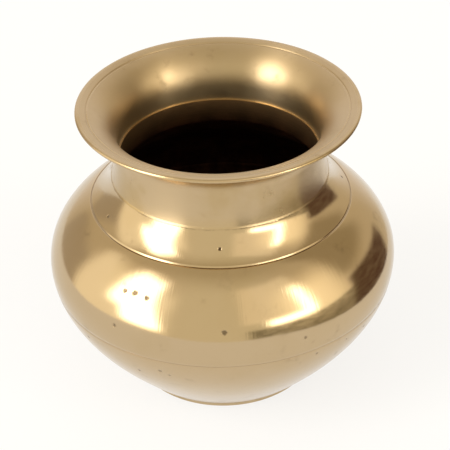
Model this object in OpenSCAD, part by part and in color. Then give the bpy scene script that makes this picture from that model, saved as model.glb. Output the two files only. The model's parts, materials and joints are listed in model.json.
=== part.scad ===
// Brass kalash (lota): a round-bellied water pot with a flared mouth, on a low foot ring.
// Every piece is a turned ring or shell about the Z axis, and the pot stands on z = 0.

/* [Overall] */
// Height from the table to the top of the lip
height = 130; // [115:1:170]
// Widest outside diameter, at the belly
belly_d = 150.8; // [135:0.2:190]
// Height of the widest point above the table
belly_h = 56.5; // [48:0.5:66]

/* [Mouth and neck] */
// Outside diameter of the lip
rim_d = 120; // [106:1:150]
// Bore of the throat, where a lid or funnel fits
throat_d = 85.8; // [72:0.2:100]
// Length of the straight throat bore
throat_l = 6.3; // [4:0.1:12]
// Height of the flare, from the throat bore up to the lip
flare_h = 16; // [10:0.5:24]
// Thickness of the flare and of the neck wall
neck_wall = 2.1; // [1.8:0.1:3]
// Width by which the neck spreads at its foot, outside
neck_spread = 1.4; // [0.6:0.1:2.4]
// Thickness of the lip at its rounded edge
lip_t = 1.8; // [1.2:0.1:2.4]
// Width of the flat worn on top of the lip
lip_land = 1; // [0.5:0.1:2]
// Rise of the flare where it meets the lip, in degrees
lip_slope = 10; // [4:1:20]
// Distance from the lip's edge in to the engraved line
lip_line_in = 4.8; // [3:0.1:7]

/* [Shoulder] */
// Width of the concave shoulder, from the neck out to the engraved line
collar_w = 9.5; // [7:0.1:14]
// Drop of the concave shoulder, from the neck down to the engraved line
collar_h = 12.2; // [8:0.1:16]
// Slope of the shoulder where it leaves the neck, in degrees
collar_top_slope = 71; // [60:1:76]
// Slope of the shoulder on both sides of the engraved line, in degrees
shoulder_slope = 32; // [24:1:40]
// Width of the engraved lines
line_w = 0.6; // [0.4:0.1:1]
// Depth of the engraved lines
line_depth = 0.3; // [0.2:0.05:0.4]

/* [Body] */
// Wall of the two body shells
body_wall = 1.6; // [1.4:0.1:2.4]
// Height of the seam between the two body shells
seam_h = 49; // [44:0.5:54]
// Height over which the two body shells lap
seam_lap = 6; // [4:0.5:8]

/* [Neck joint] */
// Height of the body's sleeve that stands up inside the neck
sleeve_h = 9.6; // [6:0.1:14]
// Wall of the sleeve
sleeve_wall = 1.5; // [1.2:0.1:2]
// How far the top of the sleeve stands proud of the throat bore
ledge = 0.6; // [0.3:0.1:1]

/* [Foot] */
// Outside diameter of the foot ring on the table
foot_d = 80.6; // [68:0.2:100]
// Height of the foot ring
foot_h = 3.2; // [2.6:0.1:3.8]
// Width of the foot ring's flat top and base
foot_w = 4; // [3:0.1:6]
// How far the foot ring flares from its top to its base
foot_flare = 0.4; // [0:0.1:0.8]
// Width of the bowl's flat underside that shows outside the foot ring
foot_inset = 2.2; // [1.5:0.1:4]

/* [Brazing] */
// Clearance that the brazing metal fills in every joint
film = 0.15; // [0.1:0.05:0.25]
// Leg of the brazing fillet round the neck and round the foot
fillet = 0.8; // [0.4:0.1:1.2]

/* [Hidden] */

BRASS = [0.74, 0.63, 0.45];
WORN_BRASS = [0.70, 0.57, 0.38];
SPELTER = [0.80, 0.62, 0.36];

// Fineness of the turned faces and of the curves of the profile
$fn = 180;
CURVE_STEPS = 24;
LIP_STEP = 15;
// Share of a quarter curve that makes its Bezier handle round
ROUND = 0.5523;
// Handle lengths of the body's curves, as shares of their height
BOWL_FOOT_PULL = 0.36;
BOWL_BELLY_PULL = 0.376;
SHOULDER_BELLY_PULL = 0.44;
SHOULDER_LINE_PULL = 0.36;
COLLAR_PULL = 0.33;
// Slope of the bowl where it leaves its flat underside, in degrees
BOWL_SLOPE = 46;
// Drop of the body's inner face below the foot of the sleeve
ROOT_DROP = 1;

// Radii, from the axis outwards
belly_r = belly_d / 2;
rim_r = rim_d / 2;
throat_r = throat_d / 2;
neck_r = throat_r + neck_wall;
sleeve_in_r = throat_r - ledge;
sleeve_out_r = sleeve_in_r + sleeve_wall;
lap_bore_r = sleeve_out_r + film;
neck_foot_r = neck_r + neck_spread;
collar_r = neck_foot_r + film;
line_r = collar_r + collar_w;
foot_r = foot_d / 2;
foot_top_r = foot_r - foot_flare;
foot_in_r = foot_top_r - foot_w;
base_r = foot_r + foot_inset;

// Heights, from the lip down to the table
throat_top = height - flare_h;
ledge_h = throat_top - throat_l;
crease_h = ledge_h - film - sleeve_h;
line_h = crease_h - collar_h;
base_h = foot_h + film;
floor_h = base_h + body_wall;

// ---- The body's outer profile, as three Bezier curves from the foot up to the neck ----

bowl_rise = belly_h - base_h;
shoulder_rise = line_h - belly_h;
collar_reach = norm([collar_w, collar_h]);

function up_slope(angle) = [cos(angle), sin(angle)];
function up_and_in(angle) = [-cos(angle), sin(angle)];

BOWL = [
    [base_r, base_h],
    [base_r, base_h] + BOWL_FOOT_PULL * bowl_rise * up_slope(BOWL_SLOPE),
    [belly_r, belly_h - BOWL_BELLY_PULL * bowl_rise],
    [belly_r, belly_h]
];
SHOULDER = [
    [belly_r, belly_h],
    [belly_r, belly_h + SHOULDER_BELLY_PULL * shoulder_rise],
    [line_r, line_h] - SHOULDER_LINE_PULL * shoulder_rise * up_and_in(shoulder_slope),
    [line_r, line_h]
];
COLLAR = [
    [line_r, line_h],
    [line_r, line_h] + COLLAR_PULL * collar_reach * up_and_in(shoulder_slope),
    [collar_r, crease_h] - COLLAR_PULL * collar_reach * up_and_in(collar_top_slope),
    [collar_r, crease_h]
];
CURVES = [BOWL, SHOULDER, COLLAR];
U_LINE = 2;
U_NECK = 3;

// The flare's inner face, from the throat bore up to the lip
lip_start = [rim_r - lip_t / 2 - lip_land, height];
flare_w = lip_start[0] - throat_r;
FLARE = [
    [throat_r, throat_top],
    [throat_r, throat_top + ROUND * flare_h],
    lip_start - ROUND * flare_w * up_slope(lip_slope),
    lip_start
];

function bezier(p, t) =
    pow(1 - t, 3) * p[0] + 3 * pow(1 - t, 2) * t * p[1]
    + 3 * (1 - t) * t * t * p[2] + pow(t, 3) * p[3];

function bezier_way(p, t) =
    pow(1 - t, 2) * (p[1] - p[0]) + 2 * (1 - t) * t * (p[2] - p[1]) + t * t * (p[3] - p[2]);

// A point of the curve, moved square to it by depth, to the left of its way
function beside(p, t, depth) =
    let (way = bezier_way(p, t))
    bezier(p, t) + depth / norm(way) * [-way[1], way[0]];

// A point of the body's profile: u runs 0 to 1 up the bowl, to 2 up the shoulder, to 3 up the
// collar, and depth is measured in from the outer face
function body_point(u, depth) =
    let (k = min(floor(u), len(CURVES) - 1))
    beside(CURVES[k], u - k, depth);

function body_run(from, to, depth) =
    let (steps = max(1, ceil(abs(to - from) * CURVE_STEPS)))
    [for (i = [0:steps]) body_point(from + (to - from) * i / steps, depth)];

// The u at which the face at that depth passes a height, found by halving
function u_at(z, depth = 0, low = 0, high = U_NECK, turns = 40) =
    let (mid = (low + high) / 2)
    turns == 0 ? mid
    : body_point(mid, depth)[1] < z ? u_at(z, depth, mid, high, turns - 1)
    : u_at(z, depth, low, mid, turns - 1);

function flare_run(from, to, depth) =
    [for (i = [0:CURVE_STEPS]) beside(FLARE, from + (to - from) * i / CURVE_STEPS, depth)];

// The place along the flare at which it passes a radius, found by halving
function flare_at(r, low = 0, high = 1, turns = 40) =
    let (mid = (low + high) / 2)
    turns == 0 ? mid
    : bezier(FLARE, mid)[0] < r ? flare_at(r, mid, high, turns - 1)
    : flare_at(r, low, mid, turns - 1);

// ---- The belly lap: the lower shell's tongue stands inside the upper shell's skirt ----

tongue_depth = body_wall / 2 + film / 2;
skirt_depth = body_wall / 2 - film / 2;
u_seam = u_at(seam_h);
u_skirt = u_at(seam_h + film);
u_tongue = u_at(seam_h + seam_lap);
u_skirt_root = u_at(seam_h + seam_lap + film);
u_floor = u_at(floor_h, body_wall);
u_sleeve_root = u_at(crease_h - 2 * ROOT_DROP, body_wall);

// ---- The brazing fillet round the neck, between the neck and the top of the collar ----

u_fillet = u_at(crease_h - fillet / 2);

function neck_outside(z) =
    neck_r + neck_spread * pow((throat_top - z) / (throat_top - crease_h), 3);

// A V-shaped line cut into a turned face, with its point below the face
module engraved_line(place) {
    translate(place)
        polygon([[-line_w / 2, line_depth], [0, -line_depth], [line_w / 2, line_depth]]);
}

// Flared mouth, throat and neck, turned in one piece, with a counterbore for the sleeve
module mouth() {
    lip_edge = [rim_r - lip_t / 2, height - lip_t / 2];
    neck_h = throat_top - crease_h - film;
    outline = concat(
        [
            for (i = [0:CURVE_STEPS - 1])
                let (z = crease_h + film + neck_h * i / CURVE_STEPS)
                [neck_outside(z), z]
        ],
        flare_run(0, 1, -neck_wall),
        [for (a = [-90:LIP_STEP:90]) lip_edge + lip_t / 2 * [cos(a), sin(a)]],
        flare_run(1, 0, 0),
        [
            [throat_r, ledge_h],
            [lap_bore_r, ledge_h],
            [lap_bore_r, crease_h + film]
        ]
    );
    color(BRASS)
        rotate_extrude()
            difference() {
                polygon(outline);
                engraved_line(bezier(FLARE, flare_at(rim_r - lip_line_in)));
            }
}

// Upper body shell: skirt, shoulder and concave collar, with a sleeve that stands in the neck
module upper_body() {
    outline = concat(
        body_run(u_skirt, u_fillet, 0),
        [
            [collar_r, crease_h],
            [sleeve_out_r, crease_h],
            [sleeve_out_r, ledge_h - film],
            [sleeve_in_r, ledge_h - film],
            [sleeve_in_r, crease_h - ROOT_DROP]
        ],
        body_run(u_sleeve_root, u_skirt_root, body_wall),
        body_run(u_skirt_root, u_skirt, skirt_depth)
    );
    color(BRASS)
        rotate_extrude()
            difference() {
                polygon(outline);
                engraved_line([line_r, line_h]);
            }
}

// Lower body shell: the bowl, with a tongue that stands in the skirt
module lower_body() {
    outline = concat(
        body_run(0, u_seam, 0),
        body_run(u_seam, u_tongue, tongue_depth),
        body_run(u_tongue, u_floor, body_wall),
        [
            [0, floor_h],
            [0, base_h]
        ]
    );
    color(WORN_BRASS)
        rotate_extrude()
            polygon(outline);
}

// Foot ring, flared a little towards the table
module foot_ring() {
    color(WORN_BRASS)
        rotate_extrude()
            polygon([
                [foot_in_r, 0],
                [foot_r, 0],
                [foot_top_r, foot_h],
                [foot_in_r, foot_h]
            ]);
}

// Brazing metal in the neck joint: under the throat, round the sleeve and out to a fillet
module neck_braze() {
    color(SPELTER)
        rotate_extrude()
            polygon([
                [sleeve_out_r, crease_h],
                [collar_r, crease_h],
                body_point(u_fillet, 0),
                [neck_outside(crease_h + fillet), crease_h + fillet],
                [neck_outside(crease_h + film), crease_h + film],
                [lap_bore_r, crease_h + film],
                [lap_bore_r, ledge_h],
                [throat_r, ledge_h],
                [throat_r, ledge_h - film],
                [sleeve_out_r, ledge_h - film]
            ]);
}

// Brazing metal in the belly lap, flush with the body inside and out
module belly_braze() {
    outline = concat(
        [body_point(u_seam, 0)],
        [body_point(u_skirt, 0)],
        body_run(u_skirt, u_skirt_root, skirt_depth),
        [body_point(u_skirt_root, body_wall)],
        [body_point(u_tongue, body_wall)],
        body_run(u_tongue, u_seam, tongue_depth)
    );
    color(SPELTER)
        rotate_extrude()
            polygon(outline);
}

// Brazing metal on top of the foot ring, with a fillet round its outside and inside
module foot_braze() {
    fillet_r = foot_top_r + foot_flare * fillet / foot_h;
    color(SPELTER)
        rotate_extrude()
            polygon([
                [foot_in_r, foot_h - fillet],
                [foot_in_r, foot_h],
                [foot_top_r, foot_h],
                [fillet_r, foot_h - fillet],
                [foot_top_r + fillet + film, base_h],
                [foot_in_r - fillet - film, base_h]
            ]);
}

mouth();
upper_body();
lower_body();
foot_ring();
neck_braze();
belly_braze();
foot_braze();
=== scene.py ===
import json
import math

import bpy
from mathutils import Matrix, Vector


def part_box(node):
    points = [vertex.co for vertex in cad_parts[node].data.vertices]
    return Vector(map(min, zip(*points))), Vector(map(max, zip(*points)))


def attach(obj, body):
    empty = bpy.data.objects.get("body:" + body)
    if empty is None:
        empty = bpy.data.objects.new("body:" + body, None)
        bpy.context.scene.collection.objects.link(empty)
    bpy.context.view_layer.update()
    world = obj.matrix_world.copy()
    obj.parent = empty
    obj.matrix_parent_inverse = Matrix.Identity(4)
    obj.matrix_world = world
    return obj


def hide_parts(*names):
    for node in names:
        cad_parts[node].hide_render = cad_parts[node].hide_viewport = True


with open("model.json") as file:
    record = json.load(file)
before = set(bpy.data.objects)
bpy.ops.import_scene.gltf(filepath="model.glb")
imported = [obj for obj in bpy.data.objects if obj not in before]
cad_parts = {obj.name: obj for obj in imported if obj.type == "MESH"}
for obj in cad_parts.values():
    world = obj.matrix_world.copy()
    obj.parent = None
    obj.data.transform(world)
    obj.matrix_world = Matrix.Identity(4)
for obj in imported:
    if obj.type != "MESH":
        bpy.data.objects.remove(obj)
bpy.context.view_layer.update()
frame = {"record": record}

# ---------------------------------------------------------------------------------------------
# Lower body
# The bowl of the pot: a thin cast brass shell, turned and polished outside and left dark
# inside. Its rim is rebated to a tongue that stands inside the skirt of the upper body.
# ---------------------------------------------------------------------------------------------

MM = 0.001
WALL = 1.6 * MM
LAP = 6 * MM
BELLY_Z = 56.5 * MM
FOOT_INSET = 2.2 * MM
NECK_WALL = 2.1 * MM
COLLAR_WIDTH = 9.5 * MM
NECK_SPREAD = 1.4 * MM
COLLAR_DROP = 12.2 * MM
# Slopes of the outside where its curves meet, in degrees, and how far each curve is pulled
# along them, as shares of its rise
FOOT_SLOPE = 46
BELLY_SLOPE = 90
LINE_SLOPE = 148
CREASE_SLOPE = 109
FOOT_PULL = 0.36
BOWL_PULL = 0.376
BELLY_PULL = 0.44
SHOULDER_PULL = 0.36
COLLAR_PULL = 0.33

bowl_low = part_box("lower_body")[0]
foot_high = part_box("foot_ring")[1]
upper_low, upper_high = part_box("upper_body")
mouth_low, mouth_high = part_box("mouth")
throat = next(mount for mount in frame["record"]["mounts"] if mount["name"] == "throat")
film = bowl_low.z - foot_high.z
throat_r = throat["dims"]["r_mm"] * MM
crease_z = mouth_low.z - film
collar_r = throat_r + NECK_WALL + NECK_SPREAD + film


def way(degrees):
    return Vector((math.cos(math.radians(degrees)), math.sin(math.radians(degrees))))


def curve(start, start_pull, end_pull, end):
    return start, start + start_pull, end - end_pull, end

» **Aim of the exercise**
Emit, unaltered, the lines from the top of the listing down through the line that holds "stands on z = 0."; emit nothing else.

» **Full solution**
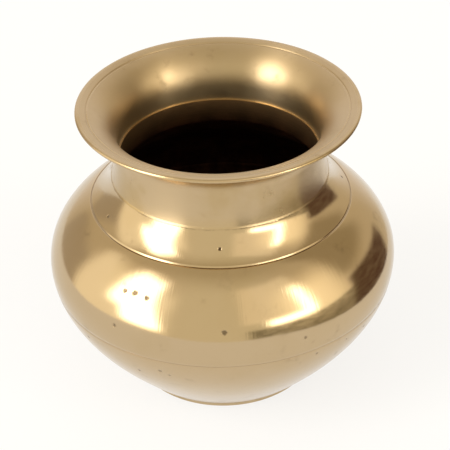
Model this object in OpenSCAD, part by part and in color. Then give the bpy scene script that makes this picture from that model, saved as model.glb. Output the two files only. The model's parts, materials and joints are listed in model.json.
=== part.scad ===
// Brass kalash (lota): a round-bellied water pot with a flared mouth, on a low foot ring.
// Every piece is a turned ring or shell about the Z axis, and the pot stands on z = 0.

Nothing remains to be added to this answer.